(Structured object records)
__________________________________________________

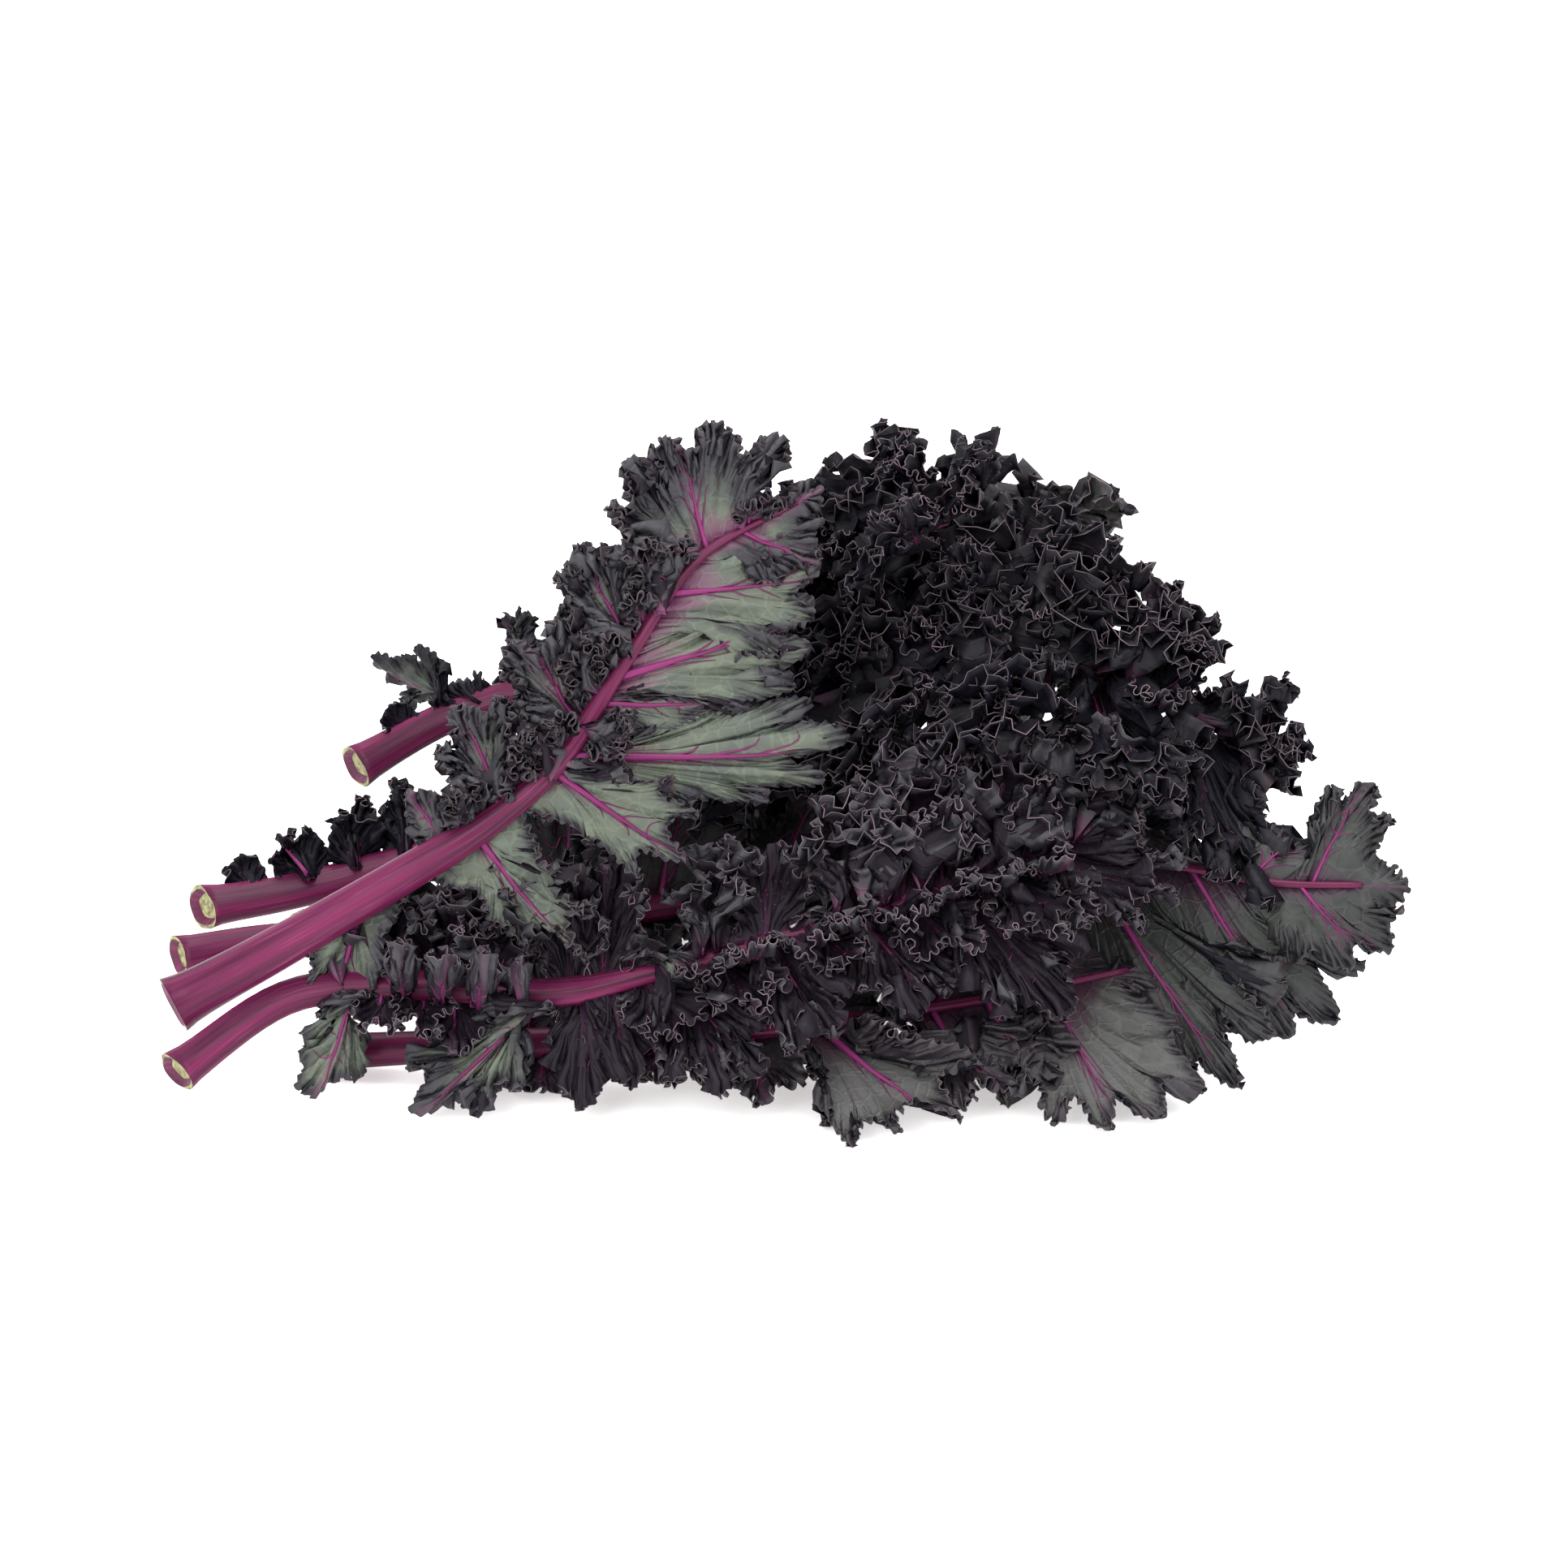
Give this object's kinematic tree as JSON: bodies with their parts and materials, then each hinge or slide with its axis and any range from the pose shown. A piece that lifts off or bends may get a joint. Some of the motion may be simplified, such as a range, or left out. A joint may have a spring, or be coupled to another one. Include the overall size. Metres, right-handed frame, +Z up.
{
  "type": "purple kale bunch",
  "caption": "Loose bunch of curly purple kale lying on its side, cut stalks together at one end and frilled dark leaves heaped at the other.",
  "frame": {"origin": "on the table, under the middle of the bunch's bounding box", "axes": "+X from the cut stalks to the leaf tips, +Y to the back of the heap, +Z up from the table"},
  "size_m": [0.3881, 0.2269, 0.1945],
  "materials": {
    "stalk": "fresh magenta-purple leaf stalk, satin, lighter lengthwise streaks, pale green cut end",
    "blade": "waxy curly leaf, near-black purple on the upper side, grey-green with magenta veins on the underside"
  },
  "bodies": {
    "root": {"front_leaf_stalk": "stalk", "front_leaf_blade": "blade", "shoulder_leaf_stalk": "stalk", "shoulder_leaf_blade": "blade", "crown_leaf_stalk": "stalk", "crown_leaf_blade": "blade", "long_leaf_stalk": "stalk", "long_leaf_blade": "blade", "lap_leaf_stalk": "stalk", "lap_leaf_blade": "blade", "bed_leaf_stalk": "stalk", "bed_leaf_blade": "blade", "rear_leaf_stalk": "stalk", "rear_leaf_blade": "blade", "rear_bed_leaf_stalk": "stalk", "rear_bed_leaf_blade": "blade", "core_leaf_stalk": "stalk", "core_leaf_blade": "blade"}
  },
  "joints": []
}
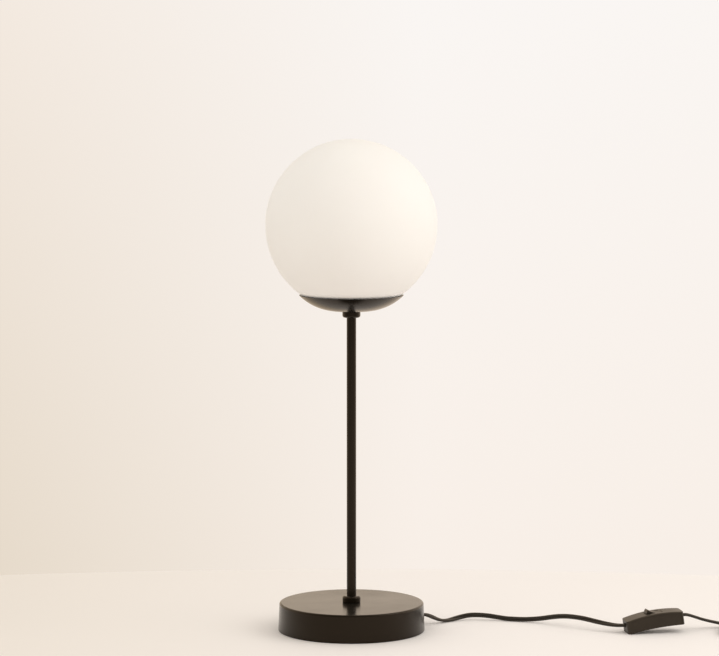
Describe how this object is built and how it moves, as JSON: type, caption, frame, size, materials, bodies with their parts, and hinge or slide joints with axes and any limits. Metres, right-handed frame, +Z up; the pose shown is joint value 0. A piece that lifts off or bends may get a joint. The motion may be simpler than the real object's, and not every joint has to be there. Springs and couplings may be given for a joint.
{
  "type": "globe table lamp",
  "caption": "Table lamp: opal glass globe in a shallow dish on a thin stem with a round weighted base, and a flat cord with an in-line rocker switch and a flat two-pin plug.",
  "frame": {"origin": "centre of the underside of the base, on the table", "axes": "+Z up along the stem, +X to the right where the cord leaves, -Y to the viewer of the picture"},
  "size_m": [0.5626, 0.18, 0.5189],
  "materials": {
    "black_metal": "satin black-brown lacquer",
    "dish_metal": "satin black-brown lacquer",
    "iron": "rough casting",
    "pad_rubber": "matte foam",
    "black_plastic": "fine satin moulding",
    "black_cord": "satin sheath",
    "plain_steel": "plated",
    "nickel": "polished nickel",
    "silicone": "translucent matte",
    "white_plastic": "satin",
    "cream_moulding": "matte",
    "brass": "plain",
    "opal_glass": "matte opal",
    "bulb_diffuser": "frosted",
    "black_glass": "gloss",
    "brown_core": "satin",
    "blue_core": "satin"
  },
  "bodies": {
    "lamp": {"base_cover": "black_metal", "base_weight": "iron", "base_pad": "pad_rubber", "cord_grommet": "black_plastic", "cord_clamp": "white_plastic", "clamp_screws": "plain_steel", "inner_cord": "black_cord", "base_washer": "plain_steel", "base_nut": "plain_steel", "lower_collar": "black_metal", "stem_tube": "black_metal", "upper_collar": "black_metal", "dish": "dish_metal", "clip_plate": "plain_steel", "spring_clips": "plain_steel", "clip_rivets": "plain_steel", "seat_ring": "silicone", "lock_washer": "plain_steel", "dish_nut": "plain_steel", "holder_cap": "white_plastic", "holder_insert": "cream_moulding", "screw_shell": "brass", "centre_contact": "brass", "holder_terminals": "brass", "terminal_screws": "plain_steel", "holder_skirt": "white_plastic", "live_core": "brown_core", "neutral_core": "blue_core", "switch_base": "black_plastic", "switch_cover": "black_plastic", "switch_screws": "plain_steel", "line_contact": "brass", "load_contact": "brass", "contact_screws": "plain_steel", "live_leads": "brown_core", "neutral_lead": "blue_core", "cord_to_switch": "black_cord", "cord_to_coil": "black_cord", "cord_coil": "black_cord", "cord_to_plug": "black_cord", "plug_body": "black_plastic", "plug_pins": "nickel", "pin_sleeves": "black_plastic"},
    "globe": {"globe": "opal_glass"},
    "bulb": {"bulb_ball": "bulb_diffuser", "bulb_collar": "white_plastic", "bulb_cap": "nickel", "bulb_insulator": "black_glass", "bulb_contact": "plain_steel", "led_board": "white_plastic"},
    "rocker": {"rocker": "black_plastic", "plunger": "white_plastic", "plunger_spring": "plain_steel"},
    "bridge": {"contact_bridge": "brass"}
  },
  "joints": [
    {"name": "globe_lift", "type": "slide", "parent": "lamp", "child": "globe", "axis": [0, 0, 1], "range_m": [0, 0.15], "deforming": ["spring_clips"]},
    {"name": "bulb_out", "type": "slide", "parent": "lamp", "child": "bulb", "axis": [0, 0, 1], "range_m": [0, 0.03]},
    {"name": "rocker_rock", "type": "hinge", "parent": "lamp", "child": "rocker", "pos_m": [0.31839, -0.012, 0.01906], "axis": [0.1668, -0.986, 0], "range_deg": [0, 30]},
    {"name": "bridge_rock", "type": "hinge", "parent": "lamp", "child": "bridge", "pos_m": [0.31972, -0.01177, 0.01006], "axis": [0.1668, -0.986, 0], "range_deg": [-16, 0]}
  ],
  "couplings": [
    {"joint": "bridge_rock", "follows": "rocker_rock", "ratio": -0.533}
  ]
}
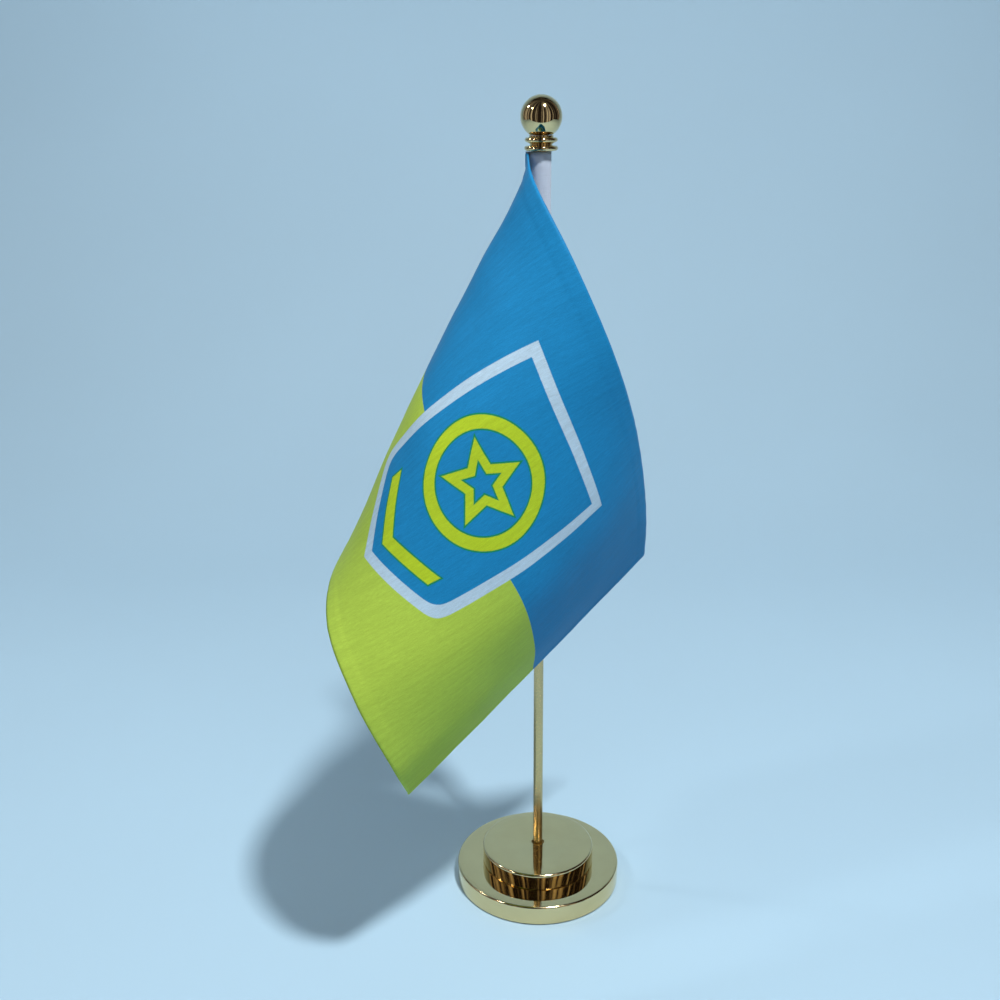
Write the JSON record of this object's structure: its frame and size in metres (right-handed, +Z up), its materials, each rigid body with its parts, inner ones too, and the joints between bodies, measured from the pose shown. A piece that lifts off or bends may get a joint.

__________________________________________________

WHAT IS ASKED
Repeat the material above in full, quoting it exactly.

WRITTEN RESPONSE
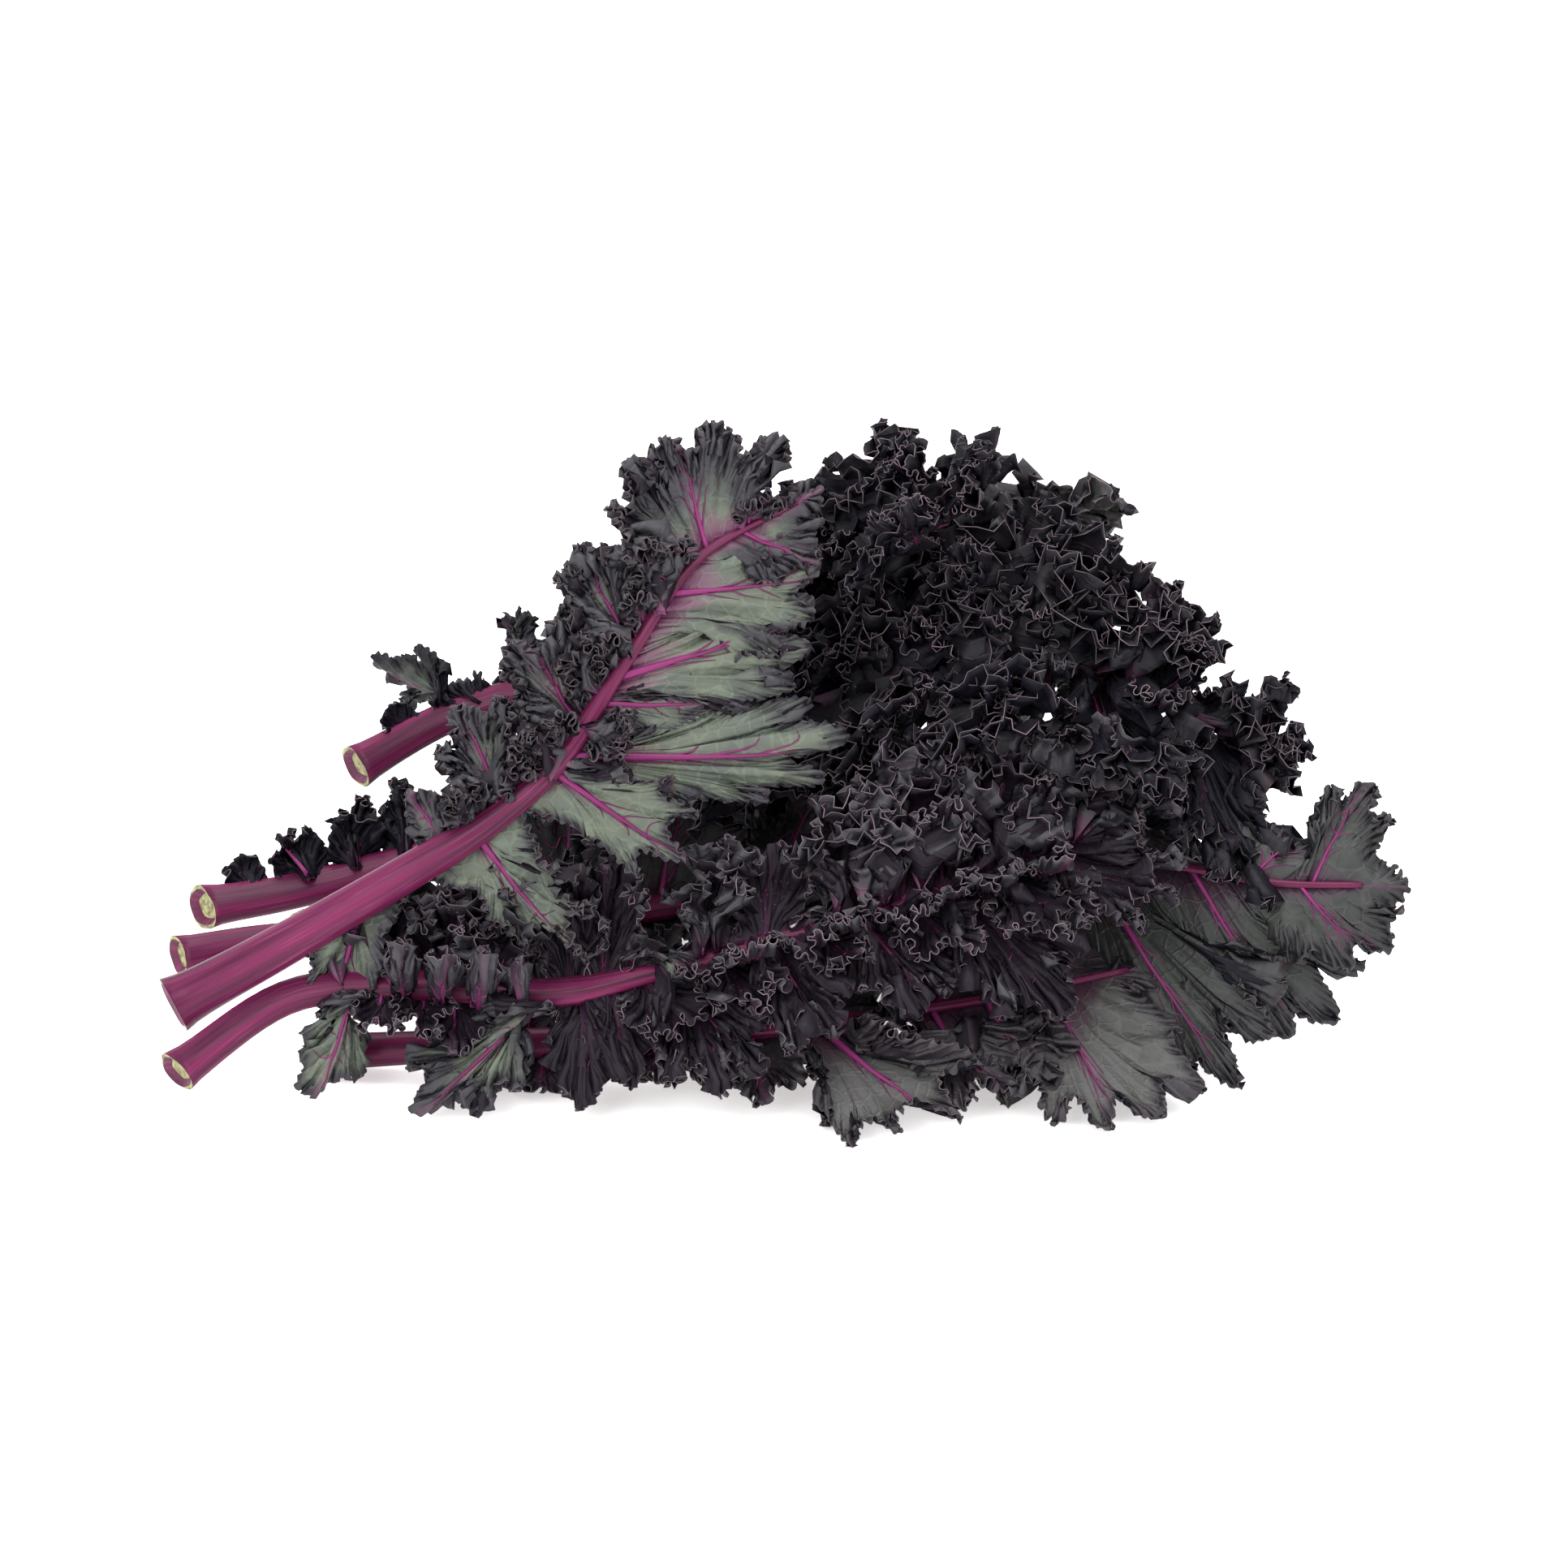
Give this object's kinematic tree as JSON: bodies with their parts and materials, then each hinge or slide with its axis and any range from the pose shown. A piece that lifts off or bends may get a joint. Some of the motion may be simplified, such as a range, or left out. A joint may have a spring, or be coupled to another one. Include the overall size. Metres, right-handed frame, +Z up.
{
  "type": "purple kale bunch",
  "caption": "Loose bunch of curly purple kale lying on its side, cut stalks together at one end and frilled dark leaves heaped at the other.",
  "frame": {"origin": "on the table, under the middle of the bunch's bounding box", "axes": "+X from the cut stalks to the leaf tips, +Y to the back of the heap, +Z up from the table"},
  "size_m": [0.3881, 0.2269, 0.1945],
  "materials": {
    "stalk": "fresh magenta-purple leaf stalk, satin, lighter lengthwise streaks, pale green cut end",
    "blade": "waxy curly leaf, near-black purple on the upper side, grey-green with magenta veins on the underside"
  },
  "bodies": {
    "root": {"front_leaf_stalk": "stalk", "front_leaf_blade": "blade", "shoulder_leaf_stalk": "stalk", "shoulder_leaf_blade": "blade", "crown_leaf_stalk": "stalk", "crown_leaf_blade": "blade", "long_leaf_stalk": "stalk", "long_leaf_blade": "blade", "lap_leaf_stalk": "stalk", "lap_leaf_blade": "blade", "bed_leaf_stalk": "stalk", "bed_leaf_blade": "blade", "rear_leaf_stalk": "stalk", "rear_leaf_blade": "blade", "rear_bed_leaf_stalk": "stalk", "rear_bed_leaf_blade": "blade", "core_leaf_stalk": "stalk", "core_leaf_blade": "blade"}
  },
  "joints": []
}
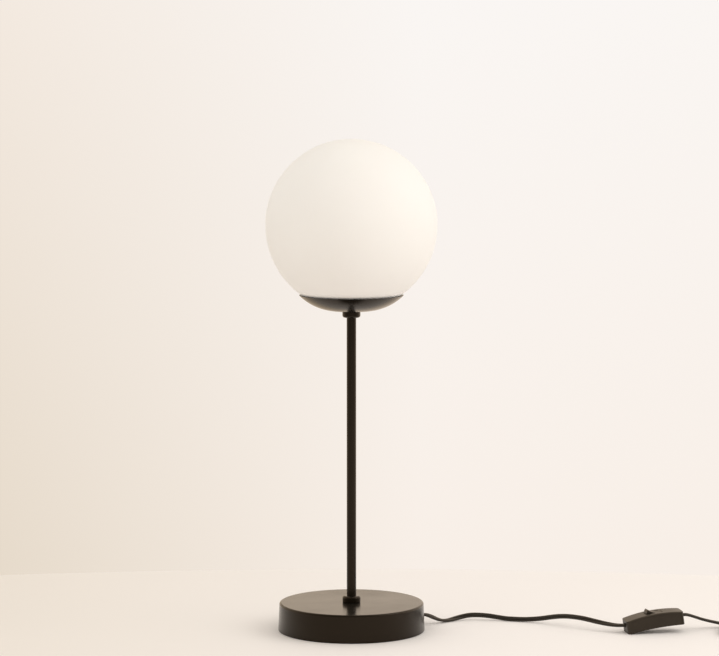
Describe how this object is built and how it moves, as JSON: type, caption, frame, size, materials, bodies with their parts, and hinge or slide joints with axes and any limits. Metres, right-handed frame, +Z up; the pose shown is joint value 0. A piece that lifts off or bends may get a joint. The motion may be simpler than the real object's, and not every joint has to be there. Springs and couplings may be given for a joint.
{
  "type": "globe table lamp",
  "caption": "Table lamp: opal glass globe in a shallow dish on a thin stem with a round weighted base, and a flat cord with an in-line rocker switch and a flat two-pin plug.",
  "frame": {"origin": "centre of the underside of the base, on the table", "axes": "+Z up along the stem, +X to the right where the cord leaves, -Y to the viewer of the picture"},
  "size_m": [0.5626, 0.18, 0.5189],
  "materials": {
    "black_metal": "satin black-brown lacquer",
    "dish_metal": "satin black-brown lacquer",
    "iron": "rough casting",
    "pad_rubber": "matte foam",
    "black_plastic": "fine satin moulding",
    "black_cord": "satin sheath",
    "plain_steel": "plated",
    "nickel": "polished nickel",
    "silicone": "translucent matte",
    "white_plastic": "satin",
    "cream_moulding": "matte",
    "brass": "plain",
    "opal_glass": "matte opal",
    "bulb_diffuser": "frosted",
    "black_glass": "gloss",
    "brown_core": "satin",
    "blue_core": "satin"
  },
  "bodies": {
    "lamp": {"base_cover": "black_metal", "base_weight": "iron", "base_pad": "pad_rubber", "cord_grommet": "black_plastic", "cord_clamp": "white_plastic", "clamp_screws": "plain_steel", "inner_cord": "black_cord", "base_washer": "plain_steel", "base_nut": "plain_steel", "lower_collar": "black_metal", "stem_tube": "black_metal", "upper_collar": "black_metal", "dish": "dish_metal", "clip_plate": "plain_steel", "spring_clips": "plain_steel", "clip_rivets": "plain_steel", "seat_ring": "silicone", "lock_washer": "plain_steel", "dish_nut": "plain_steel", "holder_cap": "white_plastic", "holder_insert": "cream_moulding", "screw_shell": "brass", "centre_contact": "brass", "holder_terminals": "brass", "terminal_screws": "plain_steel", "holder_skirt": "white_plastic", "live_core": "brown_core", "neutral_core": "blue_core", "switch_base": "black_plastic", "switch_cover": "black_plastic", "switch_screws": "plain_steel", "line_contact": "brass", "load_contact": "brass", "contact_screws": "plain_steel", "live_leads": "brown_core", "neutral_lead": "blue_core", "cord_to_switch": "black_cord", "cord_to_coil": "black_cord", "cord_coil": "black_cord", "cord_to_plug": "black_cord", "plug_body": "black_plastic", "plug_pins": "nickel", "pin_sleeves": "black_plastic"},
    "globe": {"globe": "opal_glass"},
    "bulb": {"bulb_ball": "bulb_diffuser", "bulb_collar": "white_plastic", "bulb_cap": "nickel", "bulb_insulator": "black_glass", "bulb_contact": "plain_steel", "led_board": "white_plastic"},
    "rocker": {"rocker": "black_plastic", "plunger": "white_plastic", "plunger_spring": "plain_steel"},
    "bridge": {"contact_bridge": "brass"}
  },
  "joints": [
    {"name": "globe_lift", "type": "slide", "parent": "lamp", "child": "globe", "axis": [0, 0, 1], "range_m": [0, 0.15], "deforming": ["spring_clips"]},
    {"name": "bulb_out", "type": "slide", "parent": "lamp", "child": "bulb", "axis": [0, 0, 1], "range_m": [0, 0.03]},
    {"name": "rocker_rock", "type": "hinge", "parent": "lamp", "child": "rocker", "pos_m": [0.31839, -0.012, 0.01906], "axis": [0.1668, -0.986, 0], "range_deg": [0, 30]},
    {"name": "bridge_rock", "type": "hinge", "parent": "lamp", "child": "bridge", "pos_m": [0.31972, -0.01177, 0.01006], "axis": [0.1668, -0.986, 0], "range_deg": [-16, 0]}
  ],
  "couplings": [
    {"joint": "bridge_rock", "follows": "rocker_rock", "ratio": -0.533}
  ]
}
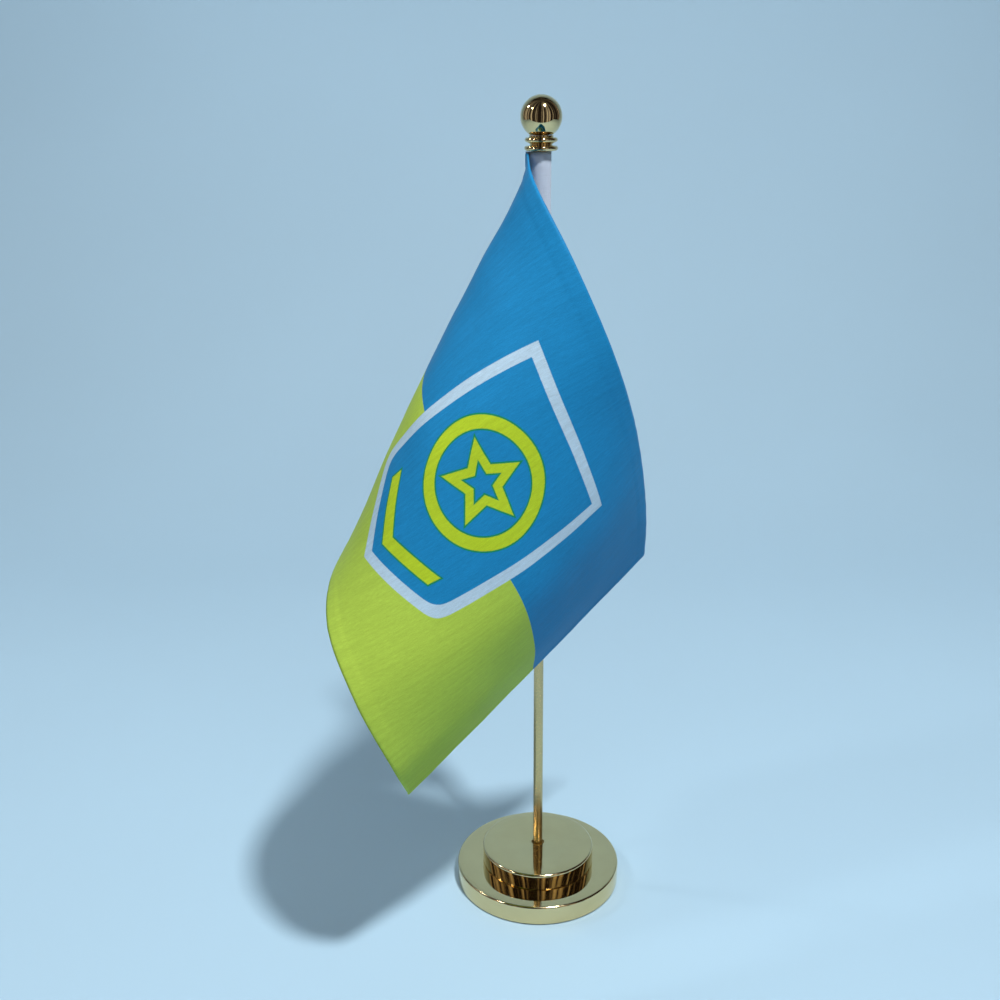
Write the JSON record of this object's structure: its frame and size in metres (right-handed, +Z up), its materials, each rigid body with its parts, inner ones too, and the joints between bodies, measured from the pose shown. A piece that lifts off or bends may get a joint.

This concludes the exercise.